------ Raw data

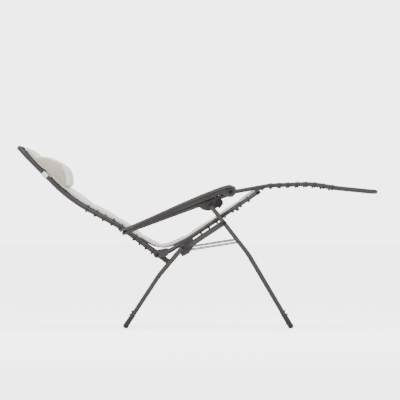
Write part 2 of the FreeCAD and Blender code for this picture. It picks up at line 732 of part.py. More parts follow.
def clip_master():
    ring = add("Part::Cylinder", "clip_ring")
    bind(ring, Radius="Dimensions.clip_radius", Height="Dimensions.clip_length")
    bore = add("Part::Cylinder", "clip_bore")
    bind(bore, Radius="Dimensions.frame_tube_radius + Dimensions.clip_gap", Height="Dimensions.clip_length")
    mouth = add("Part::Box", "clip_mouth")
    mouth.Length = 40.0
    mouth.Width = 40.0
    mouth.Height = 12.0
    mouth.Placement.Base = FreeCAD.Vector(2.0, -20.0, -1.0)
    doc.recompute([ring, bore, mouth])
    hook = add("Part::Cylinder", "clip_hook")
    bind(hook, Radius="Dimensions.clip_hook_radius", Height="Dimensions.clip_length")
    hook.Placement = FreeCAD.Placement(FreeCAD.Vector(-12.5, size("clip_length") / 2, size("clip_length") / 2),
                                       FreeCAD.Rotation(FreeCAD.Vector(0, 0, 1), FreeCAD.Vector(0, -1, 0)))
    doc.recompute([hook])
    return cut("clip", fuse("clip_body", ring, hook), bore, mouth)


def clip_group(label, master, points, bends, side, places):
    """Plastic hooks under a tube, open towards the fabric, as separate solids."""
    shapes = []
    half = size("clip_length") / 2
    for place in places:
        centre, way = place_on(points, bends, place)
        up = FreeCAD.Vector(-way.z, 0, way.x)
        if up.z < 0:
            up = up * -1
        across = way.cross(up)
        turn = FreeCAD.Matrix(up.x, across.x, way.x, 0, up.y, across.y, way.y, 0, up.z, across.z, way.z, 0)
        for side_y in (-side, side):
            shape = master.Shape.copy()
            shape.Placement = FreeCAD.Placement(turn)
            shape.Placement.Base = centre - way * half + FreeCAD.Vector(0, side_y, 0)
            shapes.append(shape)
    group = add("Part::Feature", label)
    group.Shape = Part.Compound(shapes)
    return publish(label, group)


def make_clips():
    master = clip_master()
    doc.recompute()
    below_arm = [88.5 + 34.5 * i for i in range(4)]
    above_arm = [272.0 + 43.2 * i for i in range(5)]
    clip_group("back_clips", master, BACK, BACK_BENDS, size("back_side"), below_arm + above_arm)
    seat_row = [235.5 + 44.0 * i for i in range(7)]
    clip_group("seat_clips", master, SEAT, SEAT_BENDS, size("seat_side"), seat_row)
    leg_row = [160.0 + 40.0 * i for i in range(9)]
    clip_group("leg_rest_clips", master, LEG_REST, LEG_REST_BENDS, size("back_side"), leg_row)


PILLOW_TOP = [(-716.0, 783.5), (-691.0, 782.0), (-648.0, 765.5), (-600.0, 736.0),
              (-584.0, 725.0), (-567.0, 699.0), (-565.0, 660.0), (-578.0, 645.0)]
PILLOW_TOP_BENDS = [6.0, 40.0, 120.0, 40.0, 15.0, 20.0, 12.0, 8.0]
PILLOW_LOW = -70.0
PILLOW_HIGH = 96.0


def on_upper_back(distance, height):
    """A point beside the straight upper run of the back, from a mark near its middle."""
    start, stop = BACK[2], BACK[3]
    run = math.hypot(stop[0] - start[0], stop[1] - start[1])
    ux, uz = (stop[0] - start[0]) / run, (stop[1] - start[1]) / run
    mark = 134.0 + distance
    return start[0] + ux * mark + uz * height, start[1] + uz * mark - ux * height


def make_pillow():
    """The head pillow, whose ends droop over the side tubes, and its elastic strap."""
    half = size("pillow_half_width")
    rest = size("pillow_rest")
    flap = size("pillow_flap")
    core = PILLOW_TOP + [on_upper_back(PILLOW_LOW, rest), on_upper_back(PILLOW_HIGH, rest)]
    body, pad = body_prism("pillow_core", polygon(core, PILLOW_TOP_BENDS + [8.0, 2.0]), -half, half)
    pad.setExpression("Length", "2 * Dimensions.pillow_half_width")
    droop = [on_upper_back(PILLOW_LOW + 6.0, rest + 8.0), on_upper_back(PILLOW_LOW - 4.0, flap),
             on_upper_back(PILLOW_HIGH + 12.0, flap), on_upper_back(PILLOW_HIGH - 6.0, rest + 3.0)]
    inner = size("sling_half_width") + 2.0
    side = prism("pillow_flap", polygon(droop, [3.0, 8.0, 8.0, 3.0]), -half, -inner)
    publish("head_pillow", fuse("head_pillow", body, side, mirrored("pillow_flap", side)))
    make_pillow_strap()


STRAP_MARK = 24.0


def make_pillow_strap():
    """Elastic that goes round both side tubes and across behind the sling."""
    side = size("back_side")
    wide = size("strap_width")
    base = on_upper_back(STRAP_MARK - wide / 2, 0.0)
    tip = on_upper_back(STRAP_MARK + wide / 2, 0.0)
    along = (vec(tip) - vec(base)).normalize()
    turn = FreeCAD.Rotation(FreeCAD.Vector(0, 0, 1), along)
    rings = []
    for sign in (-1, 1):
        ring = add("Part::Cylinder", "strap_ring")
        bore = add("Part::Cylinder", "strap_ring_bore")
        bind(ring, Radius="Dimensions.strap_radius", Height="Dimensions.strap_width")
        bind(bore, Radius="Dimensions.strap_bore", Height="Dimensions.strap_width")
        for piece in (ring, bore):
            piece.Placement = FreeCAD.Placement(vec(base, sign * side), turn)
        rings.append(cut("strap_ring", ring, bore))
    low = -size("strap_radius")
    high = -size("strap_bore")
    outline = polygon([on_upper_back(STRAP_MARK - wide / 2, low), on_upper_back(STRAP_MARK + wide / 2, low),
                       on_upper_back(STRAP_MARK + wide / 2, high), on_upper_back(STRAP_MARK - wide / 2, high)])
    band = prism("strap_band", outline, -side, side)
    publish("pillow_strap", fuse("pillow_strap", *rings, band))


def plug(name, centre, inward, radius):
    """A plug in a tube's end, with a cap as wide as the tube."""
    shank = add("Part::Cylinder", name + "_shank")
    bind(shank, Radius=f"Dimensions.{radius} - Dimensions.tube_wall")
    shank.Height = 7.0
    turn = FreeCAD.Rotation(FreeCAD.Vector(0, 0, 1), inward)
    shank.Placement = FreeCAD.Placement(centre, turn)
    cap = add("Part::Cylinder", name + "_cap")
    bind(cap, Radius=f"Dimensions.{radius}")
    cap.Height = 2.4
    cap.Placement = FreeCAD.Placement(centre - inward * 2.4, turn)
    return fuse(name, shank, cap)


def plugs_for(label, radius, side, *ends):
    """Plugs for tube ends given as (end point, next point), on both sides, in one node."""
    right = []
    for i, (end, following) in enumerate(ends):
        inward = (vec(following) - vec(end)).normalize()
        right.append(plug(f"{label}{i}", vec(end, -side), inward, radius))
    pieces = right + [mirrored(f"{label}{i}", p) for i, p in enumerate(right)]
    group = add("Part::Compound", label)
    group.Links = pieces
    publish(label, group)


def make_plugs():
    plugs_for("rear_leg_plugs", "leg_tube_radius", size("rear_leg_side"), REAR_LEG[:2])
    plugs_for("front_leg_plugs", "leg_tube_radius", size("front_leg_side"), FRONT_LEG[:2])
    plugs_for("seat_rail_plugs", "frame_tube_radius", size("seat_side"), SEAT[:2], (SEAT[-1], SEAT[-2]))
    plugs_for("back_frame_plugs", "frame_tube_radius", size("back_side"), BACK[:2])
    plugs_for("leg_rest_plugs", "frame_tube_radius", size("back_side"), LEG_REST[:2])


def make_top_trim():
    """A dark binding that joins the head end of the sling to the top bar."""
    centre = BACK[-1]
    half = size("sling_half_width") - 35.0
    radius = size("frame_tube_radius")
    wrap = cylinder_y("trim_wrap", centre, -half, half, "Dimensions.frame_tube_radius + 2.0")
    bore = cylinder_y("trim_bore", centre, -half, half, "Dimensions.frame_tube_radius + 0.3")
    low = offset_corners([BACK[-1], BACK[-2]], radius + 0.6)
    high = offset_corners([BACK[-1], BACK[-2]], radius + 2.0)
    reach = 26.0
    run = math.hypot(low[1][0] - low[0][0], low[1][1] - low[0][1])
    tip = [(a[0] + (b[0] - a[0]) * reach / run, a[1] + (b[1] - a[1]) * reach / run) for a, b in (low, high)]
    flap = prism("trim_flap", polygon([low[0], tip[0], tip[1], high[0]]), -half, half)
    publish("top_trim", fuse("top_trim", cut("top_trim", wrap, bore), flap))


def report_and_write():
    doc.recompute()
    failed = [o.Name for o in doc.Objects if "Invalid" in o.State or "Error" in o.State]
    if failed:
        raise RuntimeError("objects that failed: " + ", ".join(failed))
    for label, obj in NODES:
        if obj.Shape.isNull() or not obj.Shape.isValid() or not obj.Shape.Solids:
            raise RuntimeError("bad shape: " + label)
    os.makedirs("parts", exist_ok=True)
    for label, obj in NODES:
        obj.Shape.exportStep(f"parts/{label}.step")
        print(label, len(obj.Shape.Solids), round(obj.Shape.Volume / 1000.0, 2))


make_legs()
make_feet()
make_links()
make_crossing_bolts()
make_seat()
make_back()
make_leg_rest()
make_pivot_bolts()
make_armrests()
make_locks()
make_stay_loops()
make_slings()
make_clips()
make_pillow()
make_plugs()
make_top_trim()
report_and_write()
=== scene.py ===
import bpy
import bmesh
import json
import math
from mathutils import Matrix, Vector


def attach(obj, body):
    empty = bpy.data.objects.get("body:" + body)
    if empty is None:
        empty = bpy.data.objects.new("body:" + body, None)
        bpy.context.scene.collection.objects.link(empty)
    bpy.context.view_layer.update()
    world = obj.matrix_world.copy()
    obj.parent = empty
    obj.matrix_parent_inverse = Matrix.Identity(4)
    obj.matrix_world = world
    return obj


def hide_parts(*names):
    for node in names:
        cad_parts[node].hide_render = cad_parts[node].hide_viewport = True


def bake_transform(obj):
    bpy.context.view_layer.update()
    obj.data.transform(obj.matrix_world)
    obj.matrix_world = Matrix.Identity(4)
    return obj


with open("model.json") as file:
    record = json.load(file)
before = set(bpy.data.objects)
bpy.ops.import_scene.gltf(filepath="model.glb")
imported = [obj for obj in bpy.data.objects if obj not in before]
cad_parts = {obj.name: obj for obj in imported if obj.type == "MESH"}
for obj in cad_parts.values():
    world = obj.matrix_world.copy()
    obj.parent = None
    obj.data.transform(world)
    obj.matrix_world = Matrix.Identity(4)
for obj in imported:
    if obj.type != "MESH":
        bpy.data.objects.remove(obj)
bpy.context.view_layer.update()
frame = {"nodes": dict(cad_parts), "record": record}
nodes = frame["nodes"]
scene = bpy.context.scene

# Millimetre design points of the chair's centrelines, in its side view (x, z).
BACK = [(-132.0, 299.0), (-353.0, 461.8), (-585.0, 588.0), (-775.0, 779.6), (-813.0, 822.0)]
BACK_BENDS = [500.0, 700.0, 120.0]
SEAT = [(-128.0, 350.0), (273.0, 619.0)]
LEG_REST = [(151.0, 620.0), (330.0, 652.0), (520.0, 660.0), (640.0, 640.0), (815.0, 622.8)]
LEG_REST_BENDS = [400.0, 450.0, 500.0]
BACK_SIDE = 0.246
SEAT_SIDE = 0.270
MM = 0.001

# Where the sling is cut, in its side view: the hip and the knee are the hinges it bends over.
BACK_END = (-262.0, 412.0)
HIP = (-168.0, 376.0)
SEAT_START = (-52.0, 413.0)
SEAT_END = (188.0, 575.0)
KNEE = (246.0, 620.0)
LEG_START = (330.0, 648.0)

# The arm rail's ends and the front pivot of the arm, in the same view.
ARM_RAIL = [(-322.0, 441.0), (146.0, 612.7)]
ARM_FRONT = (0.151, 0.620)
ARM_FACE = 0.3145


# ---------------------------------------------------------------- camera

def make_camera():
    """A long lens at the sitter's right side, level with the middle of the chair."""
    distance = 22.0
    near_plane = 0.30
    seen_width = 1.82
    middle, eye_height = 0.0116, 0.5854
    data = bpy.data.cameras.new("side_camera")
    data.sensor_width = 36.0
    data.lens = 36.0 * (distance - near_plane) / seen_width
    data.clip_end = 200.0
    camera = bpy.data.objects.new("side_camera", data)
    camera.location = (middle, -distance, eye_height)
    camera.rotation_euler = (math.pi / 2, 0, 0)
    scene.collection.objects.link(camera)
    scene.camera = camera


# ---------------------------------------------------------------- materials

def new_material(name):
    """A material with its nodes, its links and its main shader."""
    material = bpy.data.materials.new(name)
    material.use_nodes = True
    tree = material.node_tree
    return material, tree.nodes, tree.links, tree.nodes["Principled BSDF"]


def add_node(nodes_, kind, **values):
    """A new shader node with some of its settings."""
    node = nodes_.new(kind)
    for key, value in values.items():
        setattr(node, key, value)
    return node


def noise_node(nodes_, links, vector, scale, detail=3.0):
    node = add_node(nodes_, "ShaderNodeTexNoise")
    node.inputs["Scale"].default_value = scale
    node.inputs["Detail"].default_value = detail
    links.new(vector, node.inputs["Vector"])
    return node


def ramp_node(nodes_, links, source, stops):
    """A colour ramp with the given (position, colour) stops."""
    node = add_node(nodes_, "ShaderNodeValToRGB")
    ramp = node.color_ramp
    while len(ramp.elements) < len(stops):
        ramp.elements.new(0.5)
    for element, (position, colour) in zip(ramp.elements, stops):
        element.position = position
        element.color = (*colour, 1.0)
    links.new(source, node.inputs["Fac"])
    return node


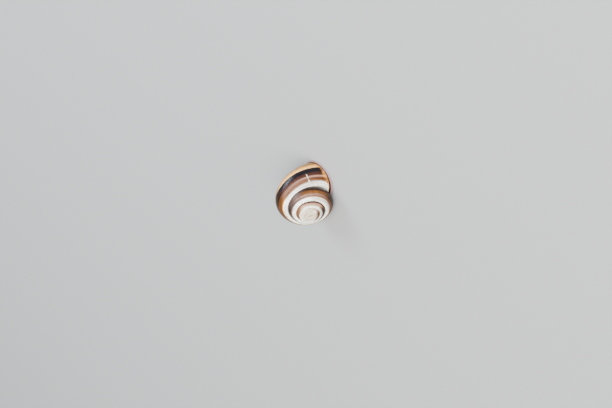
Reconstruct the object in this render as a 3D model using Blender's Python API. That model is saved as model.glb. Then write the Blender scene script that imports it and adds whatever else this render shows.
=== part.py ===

------------

Repeat word for word the stretch of lines from the one with "bpy.data.objects.remove(obj)" down to the one with "LEG_START = (330.0, 648.0)", both included.

Written response:
        bpy.data.objects.remove(obj)
bpy.context.view_layer.update()
frame = {"nodes": dict(cad_parts), "record": record}
nodes = frame["nodes"]
scene = bpy.context.scene

# Millimetre design points of the chair's centrelines, in its side view (x, z).
BACK = [(-132.0, 299.0), (-353.0, 461.8), (-585.0, 588.0), (-775.0, 779.6), (-813.0, 822.0)]
BACK_BENDS = [500.0, 700.0, 120.0]
SEAT = [(-128.0, 350.0), (273.0, 619.0)]
LEG_REST = [(151.0, 620.0), (330.0, 652.0), (520.0, 660.0), (640.0, 640.0), (815.0, 622.8)]
LEG_REST_BENDS = [400.0, 450.0, 500.0]
BACK_SIDE = 0.246
SEAT_SIDE = 0.270
MM = 0.001

# Where the sling is cut, in its side view: the hip and the knee are the hinges it bends over.
BACK_END = (-262.0, 412.0)
HIP = (-168.0, 376.0)
SEAT_START = (-52.0, 413.0)
SEAT_END = (188.0, 575.0)
KNEE = (246.0, 620.0)
LEG_START = (330.0, 648.0)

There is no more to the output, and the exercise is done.